Frustration was the name of the game as Mansfield slid to a tense and narrow 12-10 defeat at home to Spalding in the Midlands 3 East (North) division of the National League.
Victory would have taken Mansfield close to a place in the top five of the table on the eve of this Saturday’s big local derby against Ashfield. But the loss sees them trailing fifth-placed Spalding by eight points.
Head coach Wayne Robinson said: “I thought we played well in parts, but we just couldn’t get any momentum going. Our lack of discipline cost us dear.”
The match was a stop-start affair, with a whistle-happy referee blowing for no fewer than 15 penalties inside the opening quarter. It meant there was little in the way of flowing rugby.

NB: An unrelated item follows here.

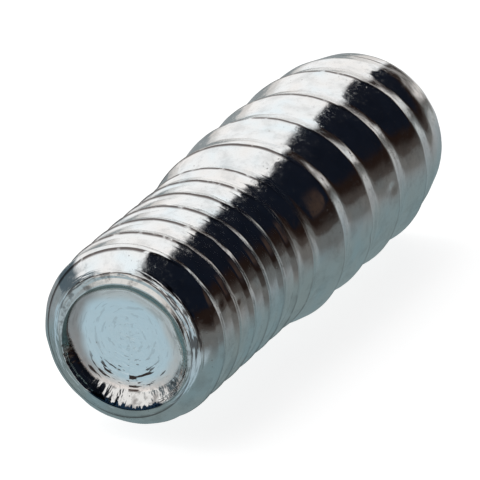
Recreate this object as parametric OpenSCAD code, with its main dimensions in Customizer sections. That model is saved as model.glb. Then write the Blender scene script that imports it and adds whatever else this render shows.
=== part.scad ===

The first half followed a similar pattern in that one of the teams would get some possession, play through maybe one or two phases, and
then play would be stopped for an infringement.
At one point, Mansfield kicked a penalty to the corner, set their lineout on the five-metre line and commenced to drive, only to then give away a penalty and further anger the official, who then marched them back 45 metres to the halfway-line. For context, a referee can march a team back ten metres if he feels it necessary, so the Eakring Road faithful were left trying to figure out which five offences had been dished out!
This restart at halfway worked well for Spalding, who took their opportunity to tap the ball quickly, a tactic they employed numerous times, and take advantage of a slow Mansfield defence to register the first try of the game. A successful conversion saw them take the lead 7-0.
However, Spalding were not safe from the wrath of the merry whistle-blower either. A defensive lineout for the visitors was stolen by Mansfield and, through a brief period of exerted pressure, the referee awarded a penalty try to the home team. These days, a penalty try is automatically worth the full seven points, so the hosts were back level.
The Spalding defence didn’t like this decision and opted, rather unwisely, to try and get the referee to change his mind. All that happened was the visitors not only conceded the seven points but also saw a man sent to the sin-bin to close the first half.
The second period opened with a penalty converted by Regan Hubbard to take Mansfield into the slenderest of leads at 10-7.
However, not long afterwards, Spalding scored what turned out to be the deciding try in the corner. A missed conversion meant the lead was only two points and left still plenty to play for.
But much of the half was marred by indiscipline and saw the wealth of penalties from the first period continue. Two yellow cards for Mansfield and two red cards for Spalding capped what was a fractious and frustrating game.
Mansfield had their opportunities but just couldn’t get the final play to stick, either dropping the ball or giving away a penalty. Equally, Spalding struggled to get a foothold on the game despite enjoying the lion’s share of possession.